Figure 1: Political Action Committee (PAC) contributions from finance, insurance and real estate sectors during 2002, 2004, and 2006 election cycles. Red portion, to Republicans; blue portion to Democrats. Source: Opensecrets.
Now, it might be wrong to aggregate FIRE (which includes for instance accountants). So I’ll just examine the time series for banks:
Figure 2: Political Action Committee (PAC) contributions from commercial banks during 2002, 2004, and 2006 election cycles. Red portion, to Republicans; blue portion to Democrats. Source: Opensecrets.
Both parties were recipients, with a particularly decided tilt to Republicans (65.6% over election cycles 2002-06), but I guess the issue is touchier for the Republicans on the Financial Crisis Inquiry Commission than for the Democrats.
In any case, this is what Atif Mian, Amir Sufi and Francesco Trebbi conclude:
But the story is more complex than just subprime lenders buying government support for subprime lending. Beginning in 2002, mortgage industry campaign contributions increasingly targeted US representatives from districts with a large fraction of subprime borrowers. To measure constituent interest we use zip code level data on consumer credit. Combining this with electoral data, we then compare this with campaign contributions, lobbying expenditure, and eventually congressional voting data.

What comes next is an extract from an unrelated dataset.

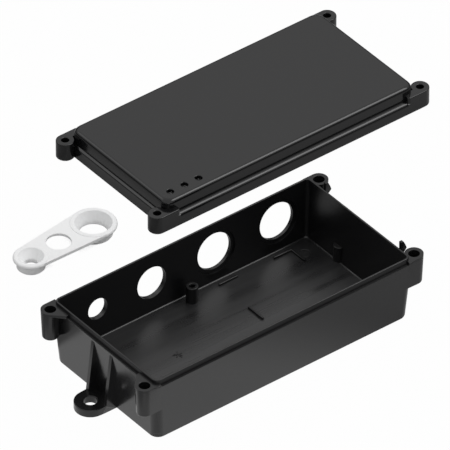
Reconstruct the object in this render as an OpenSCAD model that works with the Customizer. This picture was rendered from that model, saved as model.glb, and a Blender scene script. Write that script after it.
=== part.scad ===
// Plastic project box: an open moulded tray, its screw-on lid lying behind it
// and a moulded strip of cable bushes lying beside it.
// Origin: centre of the tray's underside. X runs along the box, Z is up.

/* [Tray] */
// Length of the tray at its rim
box_length = 145; // [120:1:200]
// Width of the tray at its rim
box_width = 76; // [70:1:110]
// Height of the tray from its underside to the ledge
wall_height = 30.5; // [29:0.5:50]
// Thickness of the tray's walls
wall = 2.4; // [2:0.1:3]
// Thickness of the tray's floor
floor_thickness = 2.6; // [1.8:0.1:4]
// Radius of the tray's upright corners
corner_radius = 4.2; // [4:0.1:5]
// How far each outer wall leans in between the rim and the underside
draft = 2; // [0.5:0.1:2.6]
// Radius of the edge round the underside
foot_radius = 0.8; // [0.3:0.1:1.5]

/* [Rim] */
// Thickness of the raised lip
lip_thickness = 1.2; // [0.8:0.1:1.6]
// Height of the lip above the ledge
lip_height = 2.7; // [2:0.1:3.6]

/* [Screw bosses] */
// Outer diameter of the bosses and of the lid's lugs
boss_diameter = 8.6; // [7.6:0.1:10]
// Distance from the rim's short side to the centre of a boss
boss_offset = 2.5; // [2:0.1:3.4]
// How far the bosses stand above the ledge
boss_rise = 1.2; // [0.4:0.1:1.6]
// Height of the bosses
boss_height = 15.2; // [10:0.1:20]
// How much slimmer a boss is at its foot, on each side
boss_taper = 0.6; // [0.3:0.1:0.8]
// Radius of the edge round a boss's foot
boss_edge = 0.5; // [0.2:0.1:1]
// Distance from a boss's centre to the end of its shoulder, at the ledge
boss_shoulder = 5.9; // [5:0.1:8]
// The same distance at the foot of the boss
boss_run = 10.5; // [8:0.1:14]
// Diameter of the insert holes in the bosses
insert_hole = 5; // [3.4:0.1:5.4]
// Depth of the insert holes
insert_depth = 9; // [5:0.5:9]
// Thickness of the web beside each left boss
web_thickness = 1.2; // [0.8:0.1:2]
// Length of that web along the short side
web_length = 8.4; // [7:0.1:12]

/* [Guide fins] */
// Distance of each fin from the tray's middle line
fin_spread = 26.7; // [18:0.1:27]
// Thickness of the fins
fin_thickness = 1.5; // [1:0.1:2]
// Reach of the fins at the ledge
fin_foot_reach = 3.5; // [3:0.1:6]
// Reach of the fins at their shoulder
fin_shoulder_reach = 2.7; // [2:0.1:3]
// Reach of the fins at their top
fin_top_reach = 1.6; // [0.8:0.1:1.9]
// Height of the fins above the ledge
fin_rise = 4.4; // [3:0.1:7]
// Depth of the fins below the ledge
fin_drop = 5; // [2:0.1:8]
// Clearance between the fins and a closed lid
fin_clearance = 0.3; // [0.1:0.05:0.5]

/* [Mounting lugs] */
// Width of the mounting lugs
lug_width = 14.8; // [12:0.2:20]
// Thickness of the mounting lugs
lug_thickness = 3.8; // [2.5:0.1:6]
// Distance from the rim's short side to the hole in a lug
lug_offset = 6.5; // [6.2:0.1:10]
// Diameter of the mounting holes
lug_hole = 6.2; // [4:0.1:7]
// Thickness of the gussets above each lug
gusset_thickness = 1.8; // [1.2:0.1:3]
// Reach of a gusset beyond the rim, where it meets the lug
gusset_reach = 3.3; // [2:0.1:3.4]
// Distance from the top of a gusset to the ledge
gusset_drop = 0.9; // [0.4:0.1:6]

/* [Cable holes] */
// Diameters of the four holes in the back wall
cable_holes = [10.6, 16, 18.6, 18.6];
// Place of each hole along the box
cable_places = [-48, -18, 17.5, 52.5];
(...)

During the expansion years, we find that both mortgage industry campaign contributions and the share of subprime borrowers in a congressional district increasingly predicted congressional voting behaviour on housing-related legislation. In 1997 and 1998, the fraction of subprime borrowers in a representative’s district significantly predicts the representative’s votes on only 30% of roll calls. By 2003 the fraction increases to 70%.
As the solid line in Figure 2 shows, beginning with the 107th Congress in 2002, there is a sharp relative increase in mortgage campaign contributions to high subprime share districts, while there is no such pattern for non-mortgage contributions. Our results suggest that a one standard deviation increase in the subprime share as of 1998 — before the expansion — leads to a relative increase in the growth rate of mortgage industry campaign contributions of 81%.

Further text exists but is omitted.